Menurut Bagir, perubahan terhadap peraturan perundang-undangan yang membuat proses satu atap terasa lama. "Jadi meski pemerintah sudah satu persepsi dengan MA untuk segera mengalihkan kewenangan administrasi pengadilan ke MA. Itu tidak cukup untuk membuat proses satu atap berlangsung cepat," papar Bagir.  

Lebih jauh, Bagir juga menegaskan bahwa dengan beralihnya seluruh kewenangan kekuasaan kehakiman maka seluruh warga peradilan haruslah bisa menjaga citra lembaga peradilan. "Jangan malah penyatuan atap ini dijadikan sarana untuk penyalahgunaan kewenangan dan memperhebat KKN dan mafia peradilan," ujarnya.

Menurut Bagir, sampai saat ini belum pernah ada nada positif yang ditujukan kepada lembaga peradilan. Bahkan, dalam bertutur dan kata pun lembaga peradilan selalu dikatakan buruk. Untuk itu Bagir meminta kepada seluruh warga peradilan melaksanakan tugasnya sebaik-baiknya dan pandangan-pandangan buruk lembaga peradilan tidak menjadi kenyataan.

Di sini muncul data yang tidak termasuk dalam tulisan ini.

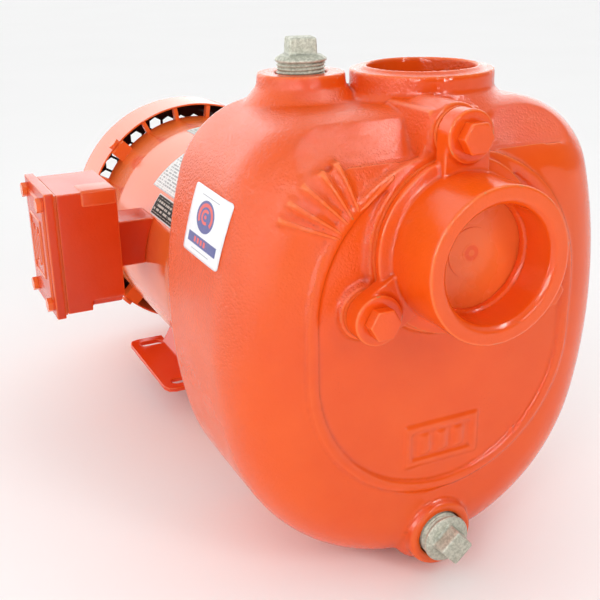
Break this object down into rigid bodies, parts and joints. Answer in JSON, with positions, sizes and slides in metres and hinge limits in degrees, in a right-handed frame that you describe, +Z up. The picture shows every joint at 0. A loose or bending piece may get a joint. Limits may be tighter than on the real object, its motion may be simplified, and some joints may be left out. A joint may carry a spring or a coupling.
{
  "type": "close-coupled self-priming centrifugal pump with motor",
  "caption": "Cast-iron self-priming centrifugal pump with a flapper check valve, close-coupled to a fan-cooled electric motor on a slotted steel base.",
  "frame": {"origin": "centre of the four base slots, on the underside of the motor base", "axes": "+Z up, +Y along the shaft from the pump to the fan, -Y out of the suction port, +X to the right of somebody facing the suction port"},
  "size_m": [0.2664, 0.459, 0.2806],
  "materials": {
    "painted_casting": "orange-red enamel over sand-cast iron, glossy, slightly rough",
    "painted_sheet": "orange-red enamel on pressed steel, glossy",
    "painted_rubber": "moulded rubber with orange overspray, satin",
    "galvanised_steel": "galvanised, matt with a fine spangle",
    "painted_bolt": "steel hexagon heads painted over, glossy",
    "zinc_bolt": "zinc plated, satin",
    "raw_iron": "sand cast, bare, matt",
    "bare_steel": "turned, satin",
    "laminations": "stacked electrical steel, satin",
    "copper_winding": "varnished copper wire, glossy",
    "cast_aluminium": "die cast, satin",
    "bearing_steel": "ground and polished",
    "black_rubber": "moulded, matt",
    "gasket_sheet": "compressed fibre and rubber sheet, matt",
    "seal_ceramic": "lapped ceramic, smooth",
    "fan_plastic": "moulded polypropylene, matt",
    "label_paper": "printed label with a clear film, satin",
    "label_foil": "printed foil plate, satin",
    "green_screw": "green ground screw, satin"
  },
  "bodies": {
    "pump": {"pump_casing": "painted_casting", "suction_flange": "painted_casting", "adapter": "painted_casting", "flange_gasket": "gasket_sheet", "suction_flange_bolts": "painted_bolt", "volute": "raw_iron", "volute_bolts": "zinc_bolt", "volute_o_ring": "black_rubber", "casing_o_ring": "black_rubber", "adapter_bolts": "zinc_bolt", "motor_face_bolts": "zinc_bolt", "seal_seat": "seal_ceramic", "front_bearing_outer_ring": "bearing_steel", "rear_bearing_outer_ring": "bearing_steel", "front_end_bell": "painted_casting", "rear_end_bell": "painted_casting", "wave_washer": "bare_steel", "motor_shell": "painted_sheet", "stator_core": "laminations", "through_bolts": "zinc_bolt", "stator_winding_front": "copper_winding", "stator_winding_rear": "copper_winding", "fan_cover": "painted_sheet", "fan_cover_screws": "zinc_bolt", "motor_base": "painted_sheet", "conduit_box": "painted_sheet", "conduit_gasket": "gasket_sheet", "conduit_cover": "painted_sheet", "conduit_cover_screws": "painted_bolt", "lead_bushing": "black_rubber", "ground_screw": "green_screw", "rating_plate": "label_foil", "wiring_label": "label_paper", "notice_label": "label_paper", "casing_label": "label_paper"},
    "rotor": {"impeller": "raw_iron", "seal_rotary": "black_rubber", "seal_spring": "bare_steel", "slinger": "black_rubber", "motor_shaft": "bare_steel", "rotor_core": "laminations", "rotor_end_rings": "cast_aluminium", "front_bearing_inner_ring": "bearing_steel", "front_bearing_balls": "bearing_steel", "rear_bearing_inner_ring": "bearing_steel", "rear_bearing_balls": "bearing_steel", "cooling_fan": "fan_plastic"},
    "flapper": {"flapper": "painted_rubber", "flapper_washer": "painted_bolt", "flapper_weight": "zinc_bolt", "flapper_rivet": "painted_bolt"},
    "fill_plug": {"fill_plug": "galvanised_steel"},
    "drain_plug": {"drain_plug": "galvanised_steel"}
  },
  "joints": [
    {"name": "rotor_spin", "type": "hinge", "parent": "pump", "child": "rotor", "pos_m": [0, 0, 0.0889], "axis": [0, 1, 0], "continuous": true},
    {"name": "flapper_swing", "type": "hinge", "parent": "pump", "child": "flapper", "pos_m": [0, -0.2977, 0.1974], "axis": [1, 0, 0], "range_deg": [0, 55]},
    {"name": "fill_plug_unscrew", "type": "slide", "parent": "pump", "child": "fill_plug", "axis": [0, 0, 1], "range_m": [0, 0.03]},
    {"name": "drain_plug_unscrew", "type": "slide", "parent": "pump", "child": "drain_plug", "axis": [0, -1, 0], "range_m": [0, 0.03]}
  ]
}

Peradilan militer menyusul

Selanjutnya, untuk pelaksanaan teknis terhadap pengalihan organisasi, administrasi dan finansial Direktorat dalam lingkungan peradilan umum dan peradilan tata usaha negara, dan peradilan agama ke MA akan dilakukan oleh Sekjen MA  dan Dirjen Lembaga Peradilan Umum dan Tata Usaha Negara.

Perlu diketahui, Pasal 42 ayat (1) UU No.4/2004 menyebutkan bahwa pengalihan organisasi, administrasi, dan finansial dalam lingkungan peradilan umum dan peradilan tata usaha negara selesai dilaksanakan paling lambat tanggal 31 Maret 2004. Sementara, untuk lingkungan peradilan agama dan militer, menurut Pasal 42 ayat (2) dan (3) selesai dilaksanakan paling lambat tanggal 30 Juni 2004.

Sementara itu, pihak Badan Legislasi (Baleg) DPR dalam waktu dekat akan mengajukan usulan RUU Perubahan Undang-undang No.31/1997 tentang Peradilan Militer. Menurut Ketua Baleg DPR Zain Badjeber, RUU tersebut akan diajukan ke pimpinan DPR pada April.